Do I remember lines from the first Avatar? Do I remember characters that resonated with me? I do not, which is odd for a film I watched in theatres half a dozen times. What I do remember, vividly, is how hard that film made my jaw drop. Avatar: The Way Of Water (which I had to gulp down a second time before writing about it) already feels different. Sure, Cameron has pushed the technological envelope farther and literally immersed us into an inconceivably smooth 48-frames-per-second sea, but the truest accomplishment of all those computers is how well they let the characters emote.
It’s staggering to watch Stephen Lang—who plays resurrected villain Miles Quaritch—say the word “outstanding”, his lips curling up in a demonic smile. To watch Zoe Saldaña’s Neytiri, bound throughout by maternal helplessness and fear, finally launch into a Kali-esque rage, eyes and tongue afire. When a girl, Tsireya (Bailey Bass), meets a cute boy and he says hey, her shy laugh is priceless. And when her mother raises her eyebrows with scorn and fury, we know that is unmistakably Kate Winslet.
We have seen motion-capture for years but what Cameron has achieved here is far more: This is performance-capture, where emotions take centre stage, where every facial nuance is not only captured but, at times, underlined —to immense effect. This gives the film emotional depth, and, with it, Cameron finds a genuinely ingenious way to de-age actors. The great Sigourney Weaver plays a teenaged girl in this film and she is smashing.

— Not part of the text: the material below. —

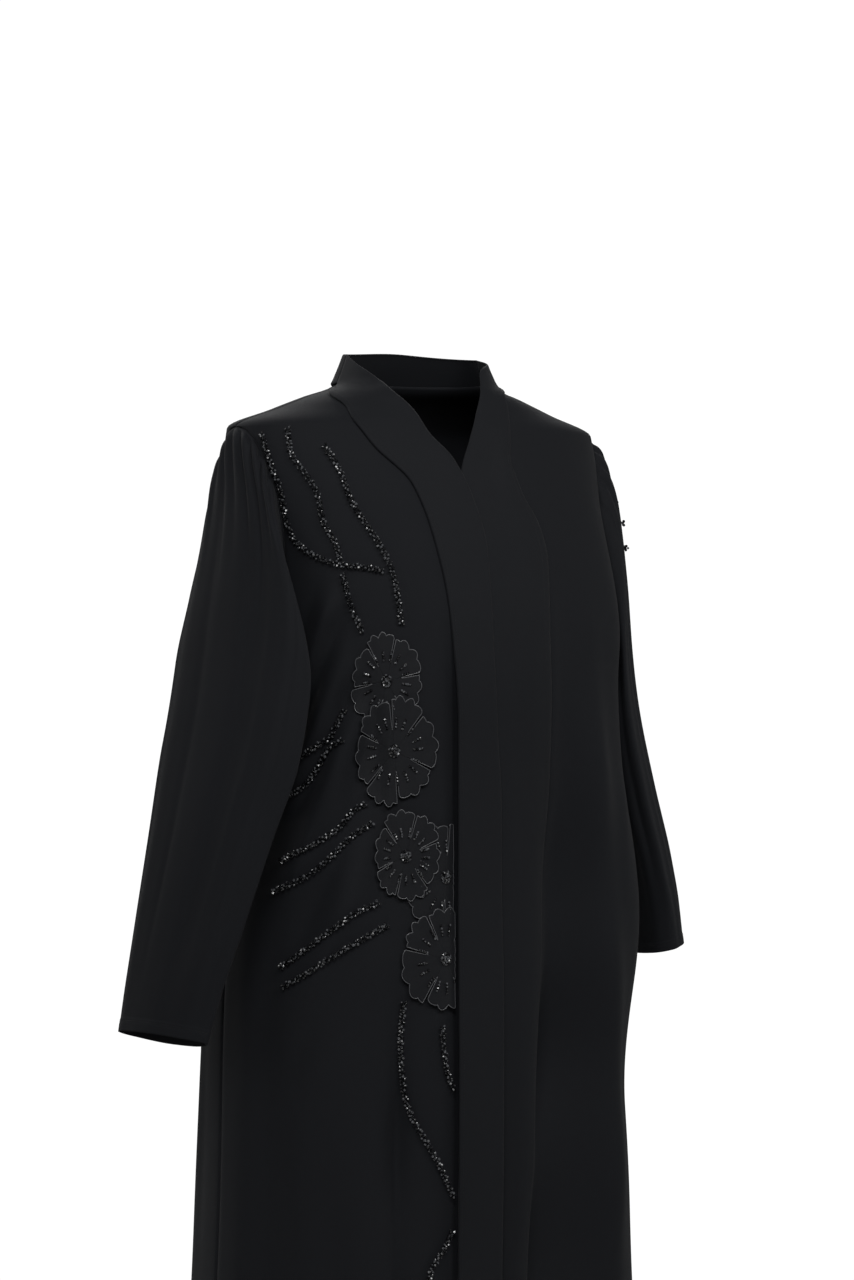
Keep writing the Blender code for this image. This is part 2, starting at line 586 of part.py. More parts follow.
def grid_normals(points, centres):
    """Unit normals of a tube's grid, pointing away from the section centres."""
    round_tube = np.roll(points, -1, axis=1) - np.roll(points, 1, axis=1)
    along = np.gradient(points, axis=0)
    normal = np.cross(round_tube, along)
    normal /= np.linalg.norm(normal, axis=-1, keepdims=True)
    outward = ((points - centres[:, None]) * normal).sum(axis=-1).mean()
    return normal * np.sign(outward)


def sleeve_relief(rows, round_angle):
    """Gathers that swell below the head seam and die away, and long folds down to the cuff."""
    total = np.zeros((len(rows), len(round_angle)))
    strength = 0.35 + 0.65 * ease(rows / 1.5)
    strength = strength * (1.0 - ease((rows - 2.0) / 4.5))
    for place, centre in enumerate(GATHERS):
        off = (round_angle - centre + 180.0) % 360.0 - 180.0
        size = GATHER_HEIGHT * (1.0 if place % 2 else 0.75)
        total += size * strength[:, None] * np.exp(-((off / GATHER_WIDTH) ** 2))
    for centre, first, last, out, half_width in SLEEVE_FOLDS:
        off = (round_angle - centre + 180.0) % 360.0 - 180.0
        reach = ease((rows - first) / 2.0) * (1.0 - 0.6 * ease((rows - last + 1.0) / 2.0))
        total += out * reach[:, None] * np.exp(-((off / half_width) ** 2))
    return total


SLEEVE_SECTIONS = np.array([0.0, 0.4, 1.0, 1.7, 2.5, 3.4, 4.3, 5.2, 6.2, 7.2, 8.2, 9.1, 10.0])


def sleeve_solid(name, table, side, look):
    """One sleeve as a tube from the armhole to the cuff."""
    columns = sleeve_columns()
    smooth_points, centres = sleeve_grid(table, side, SLEEVE_SECTIONS, columns)
    relief = sleeve_relief(SLEEVE_SECTIONS, columns)
    relief[0] = 0.0
    outer = smooth_points + grid_normals(smooth_points, centres) * relief[..., None]
    inner = outer - grid_normals(outer, centres) * SLEEVE_WALL
    return wall_solid(name, outer, inner, look, ring=True)


def lay_on(solid, points, normals, lift):
    """Drops points on to a solid's faces along their normals and lifts them again."""
    mesh = solid.data
    tree = BVHTree.FromPolygons([v.co for v in mesh.vertices], [tuple(p.vertices) for p in mesh.polygons])
    laid = np.empty_like(points)
    flat_points, flat_normals = points.reshape(-1, 3), normals.reshape(-1, 3)
    reach = LAY_REACH * CM
    for number, (point, normal) in enumerate(zip(flat_points, flat_normals)):
        start = Vector(point * CM) + Vector(normal) * reach
        hit = tree.ray_cast(start, -Vector(normal), 2.0 * reach)[0]
        laid.reshape(-1, 3)[number] = point if hit is None else np.array(hit) / CM
    return laid + normals * lift


def strand_solid(name, centre, normals, carrier, lift, look):
    """A low rib with a domed section along a close line of points over a carrier. Every third
    point is kept, at the highest level that its neighbours need to clear the carrier's faces."""
    along = np.gradient(centre, axis=0)
    along /= np.linalg.norm(along, axis=-1, keepdims=True)
    side = np.cross(normals, along)
    half = STRAND_WIDTH / 2.0
    feet = np.stack([centre - side * half, centre, centre + side * half], axis=1)
    laid = lay_on(carrier, feet, np.repeat(normals[:, None], 3, axis=1), lift)
    need = ((laid - centre[:, None]) * normals[:, None]).sum(axis=-1).max(axis=1)
    padded = np.pad(need, 2, mode="edge")
    level = np.max([padded[shift : shift + len(need)] for shift in range(5)], axis=0)
    centre, side, normals, level = centre[::3], side[::3], normals[::3], level[::3]
    # place across, height above the base
    section = ((-1.0, 0.0), (-0.8, 0.65), (0.0, 1.0), (0.8, 0.65), (1.0, 0.0))
    rows = [
        centre + side * half * place + normals * (level + STRAND_HEIGHT * high)[:, None]
        for place, high in section
    ]
    grid = np.stack(rows, axis=1)
    count, width = grid.shape[:2]
    number = np.arange(count * width).reshape(count, width)
    faces = []
    for row in range(count - 1):
        ring = np.append(number[row], number[row, 0])
        faces += strip_faces(ring, np.append(number[row + 1], number[row + 1, 0]))
    faces.append(tuple(number[0][::-1]))
    faces.append(tuple(number[-1]))
    return add_solid(name, grid.reshape(-1, 3), faces, look)


def front_strand(name, drawn, carrier, look):
    """A beaded strand drawn on the sheet and laid on the right front."""
    drawn = np.array(drawn)
    knots = np.concatenate([[0.0], np.cumsum(np.linalg.norm(np.diff(drawn, axis=0), axis=1))])
    count = 3 * int(knots[-1] / STRAND_STEP) + 1
    line = smooth(knots, drawn, np.linspace(0.0, knots[-1], count))
    angle, height = under_sheet(right_front, line[:, 0], line[:, 1])
    normals = facing(right_front, angle, height)
    strand_solid(name, right_front(angle, height), normals, carrier, STRAND_LIFT, look)


def sleeve_strand(name, height, first, last, carrier, look):
    """A short beaded row round the outer side of the left sleeve, at one height."""
    degrees = np.linspace(first, last, 37)
    rows = np.linspace(0.8, 6.0, 105)
    points, centres = sleeve_grid(LEFT_SLEEVE, 0.0, rows, degrees)
    round_tube = np.gradient(points, axis=1)
    normal = np.cross(round_tube, np.gradient(points, axis=0))
    normal /= np.linalg.norm(normal, axis=-1, keepdims=True)
    normal *= np.sign(((points - centres[:, None]) * normal).sum(axis=-1).mean())
    pick = np.abs(points[..., 2] - height).argmin(axis=0)
    column = np.arange(len(degrees))
    strand_solid(name, points[pick, column], normal[pick, column], carrier, ROW_LIFT, look)


def flower_solid(name, across, height, radius, layer, turn, carrier, look):
    """An applique flower: a thin disc whose rim waves in petals, with a raised heart. Its rim stops
    short of the band."""
    degrees = np.radians(np.linspace(0.0, 360.0, PETAL_POINTS, endpoint=False))
    lobe = np.abs(np.cos(PETALS / 2.0 * degrees + np.radians(turn))) ** 0.55
    rim = radius * (1.0 - PETAL_NOTCH * (1.0 - lobe))
    seam_down, seam_across = [-row[1] for row in RIGHT_BAND], [row[0] for row in RIGHT_BAND]
    limit = np.interp(-height - radius * np.sin(degrees), seam_down, seam_across)
    room = (limit - BAND_CLEARANCE - across) / (FLOWER_NARROW * np.maximum(np.cos(degrees), 0.05))
    rim = np.minimum(rim, room)
    reach = rim[None] * np.array(PETAL_RINGS)[:, None]
    reach[0] = FLOWER_HEART
    x, z = across + reach * FLOWER_NARROW * np.cos(degrees), height + reach * np.sin(degrees)
    angle, level = under_sheet(right_front, x, z)
    point, normal = right_front(angle, level), facing(right_front, angle, level)
    lower = lay_on(carrier, point, normal, PETAL_LIFT[layer])
    upper = lower + normal * PETAL_WALL
    heart_angle, heart_level = under_sheet(right_front, np.array([across]), np.array([height]))
    heart, heart_normal = right_front(heart_angle, heart_level), facing(right_front, heart_angle, heart_level)
    heart_low = lay_on(carrier, heart, heart_normal, PETAL_LIFT[layer])
    heart_top = heart_low + heart_normal * (PETAL_WALL + FLOWER_HEART_HEIGHT)
    count = upper.shape[0] * PETAL_POINTS
    number = np.arange(count).reshape(upper.shape[0], PETAL_POINTS)
    number = np.hstack([number, number[:, :1]])
    under = number + count
    faces = strip_faces(under[-1], number[-1])
    for row in range(len(number) - 1):
        faces += strip_faces(number[row + 1], number[row])
        faces += strip_faces(under[row], under[row + 1])
    faces += [(a, b, 2 * count) for a, b in zip(number[0][:-1], number[0][1:])]
    faces += [(a, b, 2 * count + 1) for a, b in zip(under[0][1:], under[0][:-1])]
    points = np.vstack([upper.reshape(-1, 3), lower.reshape(-1, 3), heart_top, heart_low])
    return add_solid(name, points, faces, look)


def main():
    for old in list(bpy.data.objects):
        bpy.data.objects.remove(old, do_unlink=True)
    crepe = material("crepe", (0.012, 0.012, 0.014), 0.75)
    band_crepe = material("band_crepe", (0.014, 0.014, 0.016), 0.7)
    satin = material("satin", (0.03, 0.03, 0.033), 0.4)
    beads = material("beads", (0.01, 0.01, 0.012), 0.15)

    right = front_solid(
        "front_right", right_front, RIGHT_SEAM, RIGHT_EDGE, RIGHT_TUCK, 180.0, -1.0, 1.35, crepe
    )
    front_solid("front_left", body, LEFT_SEAM, LEFT_EDGE, LEFT_TUCK, 0.0, 1.0, 1.15, crepe)
    back_solid(crepe)
    front_bands(band_crepe)
    neck_band(band_crepe)
    sleeve_solid("sleeve_right", RIGHT_SLEEVE, 180.0, crepe)
    left_sleeve = sleeve_solid("sleeve_left", LEFT_SLEEVE, 0.0, crepe)
    for name, drawn in FRONT_STRANDS.items():
        front_strand(name, drawn, right, beads)
    for number, (height, first, last) in enumerate(SLEEVE_ROWS, 1):
        sleeve_strand(f"strand_sleeve_{number}", height, first, last, left_sleeve, beads)
    for number, row in enumerate(FLOWERS, 1):
        flower_solid(f"flower_{number}", *row, right, satin)


main()
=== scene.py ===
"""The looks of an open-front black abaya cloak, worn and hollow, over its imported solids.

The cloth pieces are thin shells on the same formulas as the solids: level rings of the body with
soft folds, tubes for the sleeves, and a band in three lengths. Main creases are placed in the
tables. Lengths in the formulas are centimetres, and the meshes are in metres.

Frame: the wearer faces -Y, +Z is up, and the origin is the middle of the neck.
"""

import bpy
import numpy as np
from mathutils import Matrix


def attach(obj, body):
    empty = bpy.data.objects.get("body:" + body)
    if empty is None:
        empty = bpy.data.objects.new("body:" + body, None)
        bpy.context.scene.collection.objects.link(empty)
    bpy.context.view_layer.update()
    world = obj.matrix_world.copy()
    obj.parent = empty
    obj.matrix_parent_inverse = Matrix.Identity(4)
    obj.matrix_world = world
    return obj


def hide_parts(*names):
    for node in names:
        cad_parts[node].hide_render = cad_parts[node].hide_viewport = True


CM = 0.01

# The cut
LENGTH = 139.5  # neck point to hem
SHOULDER_DROP = 4.5
UNDERARM = 28.0
BAND_LIFT = 0.07
BAND_WALL = 0.2
NECK_LIFT = 0.03
BAND_HEIGHT_AT_NECK = 3.0
BAND_HEIGHT_AT_BACK = 3.6
CLOTH = 0.0011  # thickness of one layer, metres
BAND_CLOTH = 0.0013
STITCH_STEP = 0.32
STITCH_SIZE = (0.115, 0.03, 0.022)  # half its length, width and height
HEM = 1.1  # depth of the turned hem
HEM_TOP = -135.0  # a crease that ends below this runs out at the hem

# Level rings of the body: height, half width, front depth, back depth, y of the middle
BODY_RINGS = (
    (3.6, 7.0, 5.4, 3.9, 1.5),
    (1.2, 7.9, 6.4, 4.9, 1.5),
    (0.0, 8.5, 7.0, 5.5, 1.5),
    (-1.2, 11.8, 7.4, 7.2, 1.5),
    (-2.5, 15.2, 7.9, 8.6, 1.5),
    (-SHOULDER_DROP, 20.0, 9.0, 9.9, 1.4),
    (-8.0, 20.2, 10.8, 11.3, 1.3),
    (-12.0, 19.8, 12.3, 12.2, 1.2),
    (-18.0, 19.0, 13.9, 12.9, 1.1),
    (-24.0, 18.2, 14.8, 13.0, 1.0),
    (-30.0, 17.6, 15.1, 12.7, 0.9),
    (-38.0, 18.2, 14.9, 12.5, 0.8),
    (-48.0, 20.2, 14.9, 13.0, 0.7),
    (-60.0, 21.6, 15.3, 14.3, 0.6),
    (-75.0, 22.0, 15.8, 15.3, 0.6),
    (-90.0, 22.6, 16.1, 15.8, 0.6),
    (-115.0, 24.2, 17.0, 17.0, 0.6),
    (-LENGTH, 26.0, 18.2, 18.4, 0.6),
)
RING_SQUARENESS = 2.25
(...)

Sam Worthington, the film’s lead Jake Sully, is solid and sincere — but unmemorable, as if by design. As a heroic warrior archetype, he doesn’t need to be weighed down by quirk. Which brings us to another hurdle: the Na’vi may have distinguishing characteristics (Quaritch has a delightfully incongruous military buzzcut) but how is the audience meant to tell these blue (and turquoise) characters apart when seeing them from afar, soaring and plunging and attacking? Cameron’s answer is, again, unsubtle. This film’s emotional core is Sully’s middle son, Lo’Ak (Britain Dalton) and he stands out right from the start because he calls mostly everyone ‘bro’ and his father ‘sir’ (elder brother Neteyam calls him ‘dad’). These are elegantly simple ways to keep the storytelling lucid.
Avatar: The Way Of Water is a monumental spectacle. Cameron swims past his own greatest hits—apocalyptic destruction from The Terminator, Neytiri raging like Ripley from Aliens, underwater descents reminiscent of The Abyss, ships filling with water much like some sinking boat movie—but also Spielberg-ian flourishes: When Lo’Ak is attacked underwater, the background score goes into two-chords pointedly like Jaws, the boy embraces a massive Tulkun, its eye larger than his stomach, the way Laura Dern embraced a similarly gigantic (and dyspeptic) triceratops in Jurassic Park, and there is much ado about bubbles of water.
Taking off the 3D glasses after the credits is like returning from Oz to Kansas— yet, as the film reminds us, it is a Kansas we must preserve. As for the wizard himself, the man behind the curtain, James Cameron has discovered a whole new way—a whole other dimension—of telling stories, like pioneers of sound or colour or animation. Stories that feel larger and more universal and more compelling. He’s still king of the world.